Caignet's suspenseful, episodic story style, learned from the itinerant story tellers of his childhood, was well suited to radio. He adapted "The Adventures of Chilín and Bebita in the Blue Country" as a serial for radio called "Chilín y Bebita" and would conduct his own listener surveys by going out into the streets to ask people about the show. From this he got an idea of how many people listened to the program and what they thought of the plot developments. By concentrating on the parts of the story people liked best, he increased the popularity of the series and changed the name from "Chilín y Bebita" to "Chilín, Bebita y el enanito Coliflor" (Chilín, Bebita and Midget Cauliflower).

Also a composer of children’s songs, his song "El ratoncito Miguel" (Mickey Mouse) was used as a fundraiser in the fight against the regime of President Gerardo Machado. The song was performed several times at the Teatro Rialto in Santiago de Cuba in 1932 until it was banned and Caignet arrested. Imprisoned for three days, he was released when his fans, including children, demonstrated outside the Moncada garrison.
Caignet enjoyed great success in 1934 with the detective dramas of "Chan Li Po", based on the American Charlie Chan movies, broadcast on CMKD of the Palacio de la Torre. Caignet acted as narrator for the series. The first episode, "La serpiente roja" (The Red Snake), featured Aníbal de Mar and Nenita Viera.

===Havana===
Deciding to move to Havana, he took a job with millionaire Desiderio Parreño, who hired him to paint stones, called "cromolitos", for his estate in San Miguel de los Baños, Matanzas while he looked for work in the capital. He pitched his Chan Li Po series, but the radio stations didn’t feel it would appeal to the Havana audience.

The only work he could find was reciting and singing with radio station CMQ, either alone or in duets with Rita Montaner or Carmelina Pérez. Eventually Radiodifusión O´Shea broadcast a test airing of "Chan Li Po y la Serpiente Roja," narrated by Marcelo Agudo and starring Mercedes Díaz and Carlos Badías. It became the most listened to program of the time.

Seven months later, Caignet was hired by the firm Ypana and moved to Argentina. Returning to Cuba in 1938, he put a new season of Chan Li Po on the air with COCO Radio. The program ran with great success until 1941. Caignet’s other dramas and adaptations also drew large audiences, such as "Aladino y la lámpara maravillosa" (Aladdin and the Wonderful Lamp, 1941), El ladrón de Bagdad (The Thief of Bagdad, 1946), Peor que las víboras (Worse than Vipers, 1946), all broadcast by RHC Cadena Azul.

Circuito CMQ S.A. aired El precio de una vida (The Price of a Life, 1944), Ángeles de la calle (Street Angels, 1948), Pobre juventud (Poor Youth, 1957) and La madre de todos (The Mother of Us All, 1958).
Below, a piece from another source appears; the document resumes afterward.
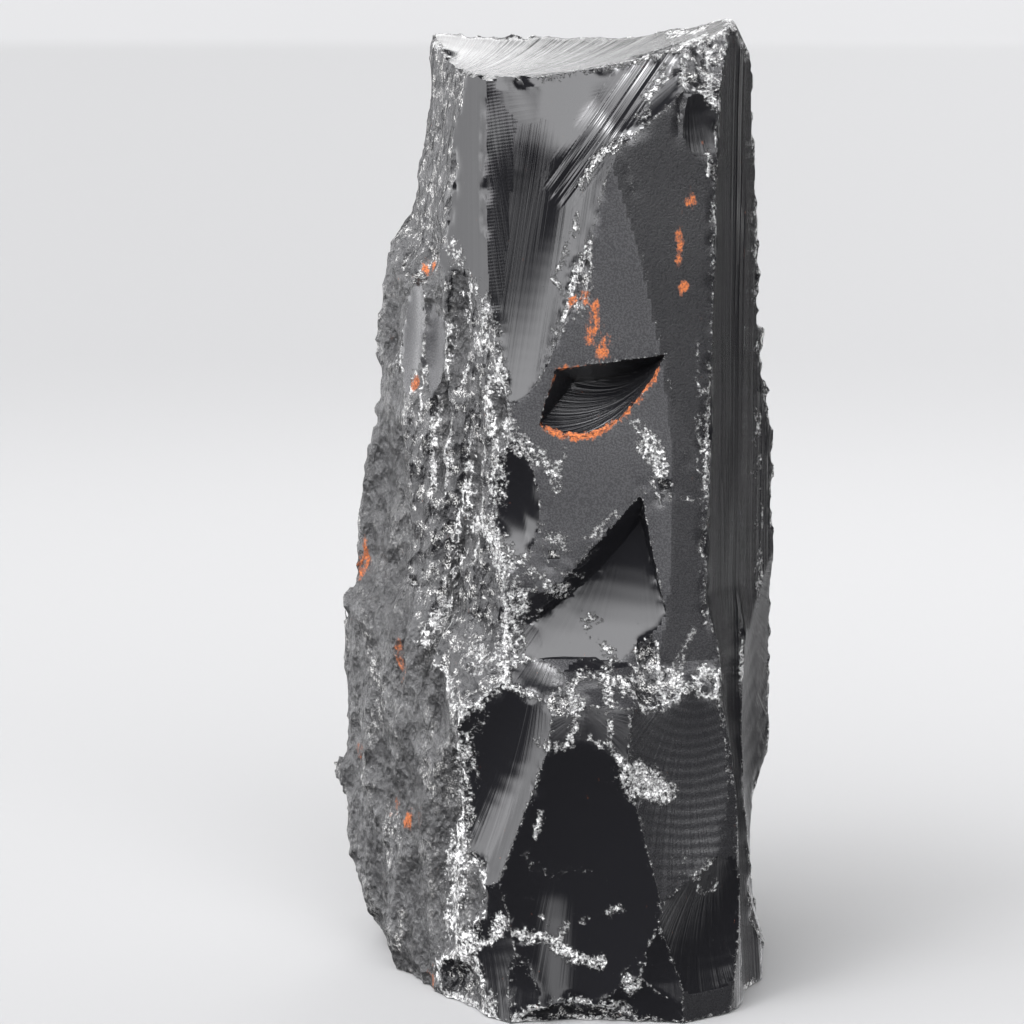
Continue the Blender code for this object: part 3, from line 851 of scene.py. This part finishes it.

Circuito CMQ S.A. also produced Caignet’s most popular drama, "El derecho de nacer" (The Right To Be Born) recounting the sad tales of Albertico Limonta and Mamá Dolores. Making its debut on April 1, 1948, with stars María Valero and Carlos Badías, it quickly displaced "Novela del aire" (Novel in the air) of RHC Cadena Azul as the most popular program. RHC Cadena Azul had been offered "El derecho de nacer" (The Right To Be Born), but turned it down due to the controversial subject matter.

===Film===
Following on his radio success, some of Caignet’s best known stories were made into films, "La Serpiente Roja", 1937, was the first Cuban film with sound. "El derecho de nacer" was filmed in 1952 by Mexican director Zacarías Gómez Urquiza, starring Jorge Mistral and Gloria Marín. Subsequent films based on Caignet’s stories included Ángeles de la calle (Street Angels), Los que no deben nacer (The ones who should not be born), La mujer que se vendió (The woman who betrayed), Mujer o fiera (Woman or beast), Morir para vivir (To die to live) and La fuerza de los humildes (The force of the humble).

===Songs===
Of Félix B. Caignet’s many popular songs, the two best known are Frutas del Caney, recorded by the Venezuelan combo Dimensión Latina, and Te odio (I Hate You) sung by the Trío Matamoros and by Rita Montaner and Barbarito Diez with Antonio María Romeu’s band. The song was covered (in translation) in the US by Bing Crosby. The popular children's song "El ratoncito Miguel" (Mickey Mouse) was also written by Felix.

===Poems and novels===
Félix B. Caignet also wrote poems and novels gaining him the reputation one of the originators of the afrocubanista (Afro-Cubanist) movement as well as writing a number of popular songs.

===Criticism===
Although immensely popular with audiences, Caignet was harshly treated by critics who condemned his work for its mixed metaphors, for ridiculous plots, and tear-jerking sentimentality. He was also known to charge more than any other radio personality, which gave rise to envy amongst his colleagues.

===Influence===
Félix B. Caignet was an influence on Colombian writer and Nobel Prize Winner Gabriel García Márquez.

==Death==
Félix B. Caignet died in Havana on May 25, 1976 at 84, for natural causes. His body was buried in Havana until his remains were moved to Santiago de Cuba in 1992 in order to honor his wish to be buried near his parents.